I have to start out with a parenthetical clarification. A broken record is a quaint little phrase that carries no meaning for a lot of young people who have never had a record to break. When they think of a broken record it is of the Guinness Book type. I wonder how long ‘a broken record’ will remain in our lexicon as meaning something happening over and over again? When a CD breaks it just makes that super-annoying digital glitchy sound.

Like most people, I find great comfort and refuge in music. I agree with Glenn Gould that music is a completely solitary experience, a one on one thing. I enjoy seeing live performances but I would much rather listen to music alone. This probably has a lot to do with the way that I listen to music.

My own taste in listening would drive anyone else completely insane. Anyone looking at my music collection would think that I am someone who is very adventurous; someone who appreciates all types of music; someone whose musical tastes spans the entire spectrum from country to bebop jazz. The truth is that my music collection is camouflage for the fact that I have only one recording.

Musically speaking I feel like Jack Nicholson in The Shining in which he was a writer and had written a single sentence, “All work and no play makes Jack a dull boy,” over and over on hundreds of pages. He was full blown crazy in the movie. My condition makes Jack’s compulsive creepiness in The Shining look like a charming little tic.

First let me say that for someone who owns a shit load of music I probably listen to music at home less than anyone I know. I don’t know why but since I started playing piano six years ago I don’t have the same need to listen to music that I once had. Generally, I only listen to music in my home when I a take a shower and get dressed. What I do listen to is the same piece of music over and over and over and over again and then I hit repeat.

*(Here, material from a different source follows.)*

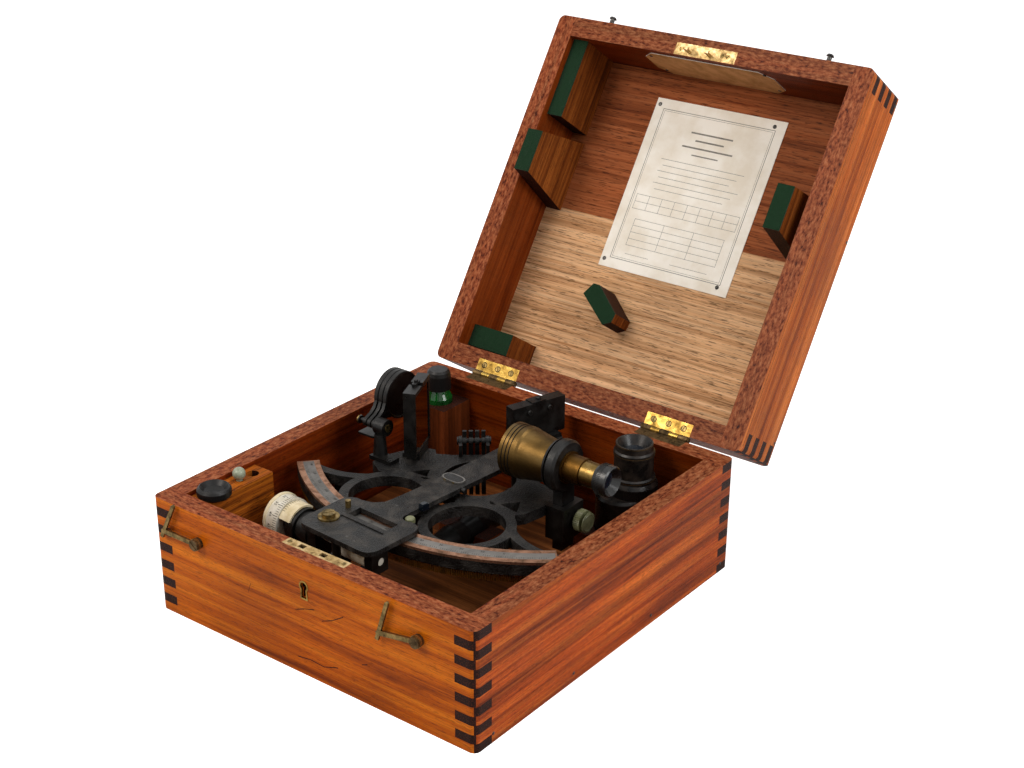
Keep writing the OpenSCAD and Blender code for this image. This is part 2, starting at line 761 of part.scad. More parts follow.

They say that the first step in the cure is admitting that you have a problem. I have a problem. My monogamous relationship with this bit of music is like that of male and female Canadian geese that mate for life. This song is always fresh to me. My heart always quickens on the contrapuntal rising bridge that occurs twice in this 3 minute masterpiece. I have marked this very spot on my computer and I will click on to this group of three or four measures.

I have the sheet music for this piece but it is sadly beyond my abilities. I think that I will never possess the necessary skill to add this beautiful song to my repertoire but I thought that about other masterpieces that I now take great pleasure in butchering on my piano. Perhaps only by learning to play this bit of music will I be free of it; free to get compulsive about another song.

I have been trying to spend enough time sitting down at the piano to recapture my repertoire that has escaped from the corral of my abilities. I think that I have lassoed Domenico Scarlatti’s sonata in A Major L. 483, a wonderful little piece that I have heard transcribed for guitar. After all of the strays have been herded up I need to start learning some new pieces. Half of the problem I have with learning piano is finding pieces that I can so thoroughly obsess upon that I don’t mind hearing them over a thousand times. Any suggestions?